--- Begin Dataset section ---
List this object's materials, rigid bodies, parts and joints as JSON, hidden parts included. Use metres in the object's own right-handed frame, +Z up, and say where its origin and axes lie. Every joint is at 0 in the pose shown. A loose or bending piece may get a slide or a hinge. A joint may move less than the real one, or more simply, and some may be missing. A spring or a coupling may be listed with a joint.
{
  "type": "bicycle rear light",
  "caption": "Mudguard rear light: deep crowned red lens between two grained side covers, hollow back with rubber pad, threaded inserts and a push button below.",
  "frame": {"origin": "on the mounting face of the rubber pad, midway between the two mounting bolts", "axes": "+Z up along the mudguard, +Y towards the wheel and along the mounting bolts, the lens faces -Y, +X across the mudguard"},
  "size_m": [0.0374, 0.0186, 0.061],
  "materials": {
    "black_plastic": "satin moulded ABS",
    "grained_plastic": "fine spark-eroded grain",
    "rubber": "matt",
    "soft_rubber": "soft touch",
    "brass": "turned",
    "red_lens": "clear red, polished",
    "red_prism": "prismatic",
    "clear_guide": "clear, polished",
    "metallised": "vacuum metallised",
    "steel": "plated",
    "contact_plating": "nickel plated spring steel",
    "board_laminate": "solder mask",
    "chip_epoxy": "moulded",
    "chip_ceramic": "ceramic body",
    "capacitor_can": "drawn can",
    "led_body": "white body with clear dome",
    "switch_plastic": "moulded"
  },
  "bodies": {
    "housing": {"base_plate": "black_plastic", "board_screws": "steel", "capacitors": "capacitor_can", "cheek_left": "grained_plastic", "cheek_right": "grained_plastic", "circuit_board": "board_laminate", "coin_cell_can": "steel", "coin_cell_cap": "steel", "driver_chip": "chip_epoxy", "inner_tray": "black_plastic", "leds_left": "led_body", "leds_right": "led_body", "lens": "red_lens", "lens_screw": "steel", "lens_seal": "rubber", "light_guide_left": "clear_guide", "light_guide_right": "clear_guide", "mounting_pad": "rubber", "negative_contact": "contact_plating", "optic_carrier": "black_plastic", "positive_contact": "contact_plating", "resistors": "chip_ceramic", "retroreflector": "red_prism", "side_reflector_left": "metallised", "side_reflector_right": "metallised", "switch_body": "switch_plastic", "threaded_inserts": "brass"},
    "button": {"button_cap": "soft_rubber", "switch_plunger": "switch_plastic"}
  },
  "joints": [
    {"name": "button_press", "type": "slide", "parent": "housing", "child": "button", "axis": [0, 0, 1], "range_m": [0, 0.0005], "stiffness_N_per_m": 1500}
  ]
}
--- End Dataset section ---
*Exercise task*:
Each line above must be reproduced exactly as it stands.

*Reply to the exercise*:
List this object's materials, rigid bodies, parts and joints as JSON, hidden parts included. Use metres in the object's own right-handed frame, +Z up, and say where its origin and axes lie. Every joint is at 0 in the pose shown. A loose or bending piece may get a slide or a hinge. A joint may move less than the real one, or more simply, and some may be missing. A spring or a coupling may be listed with a joint.
{
  "type": "bicycle rear light",
  "caption": "Mudguard rear light: deep crowned red lens between two grained side covers, hollow back with rubber pad, threaded inserts and a push button below.",
  "frame": {"origin": "on the mounting face of the rubber pad, midway between the two mounting bolts", "axes": "+Z up along the mudguard, +Y towards the wheel and along the mounting bolts, the lens faces -Y, +X across the mudguard"},
  "size_m": [0.0374, 0.0186, 0.061],
  "materials": {
    "black_plastic": "satin moulded ABS",
    "grained_plastic": "fine spark-eroded grain",
    "rubber": "matt",
    "soft_rubber": "soft touch",
    "brass": "turned",
    "red_lens": "clear red, polished",
    "red_prism": "prismatic",
    "clear_guide": "clear, polished",
    "metallised": "vacuum metallised",
    "steel": "plated",
    "contact_plating": "nickel plated spring steel",
    "board_laminate": "solder mask",
    "chip_epoxy": "moulded",
    "chip_ceramic": "ceramic body",
    "capacitor_can": "drawn can",
    "led_body": "white body with clear dome",
    "switch_plastic": "moulded"
  },
  "bodies": {
    "housing": {"base_plate": "black_plastic", "board_screws": "steel", "capacitors": "capacitor_can", "cheek_left": "grained_plastic", "cheek_right": "grained_plastic", "circuit_board": "board_laminate", "coin_cell_can": "steel", "coin_cell_cap": "steel", "driver_chip": "chip_epoxy", "inner_tray": "black_plastic", "leds_left": "led_body", "leds_right": "led_body", "lens": "red_lens", "lens_screw": "steel", "lens_seal": "rubber", "light_guide_left": "clear_guide", "light_guide_right": "clear_guide", "mounting_pad": "rubber", "negative_contact": "contact_plating", "optic_carrier": "black_plastic", "positive_contact": "contact_plating", "resistors": "chip_ceramic", "retroreflector": "red_prism", "side_reflector_left": "metallised", "side_reflector_right": "metallised", "switch_body": "switch_plastic", "threaded_inserts": "brass"},
    "button": {"button_cap": "soft_rubber", "switch_plunger": "switch_plastic"}
  },
  "joints": [
    {"name": "button_press", "type": "slide", "parent": "housing", "child": "button", "axis": [0, 0, 1], "range_m": [0, 0.0005], "stiffness_N_per_m": 1500}
  ]
}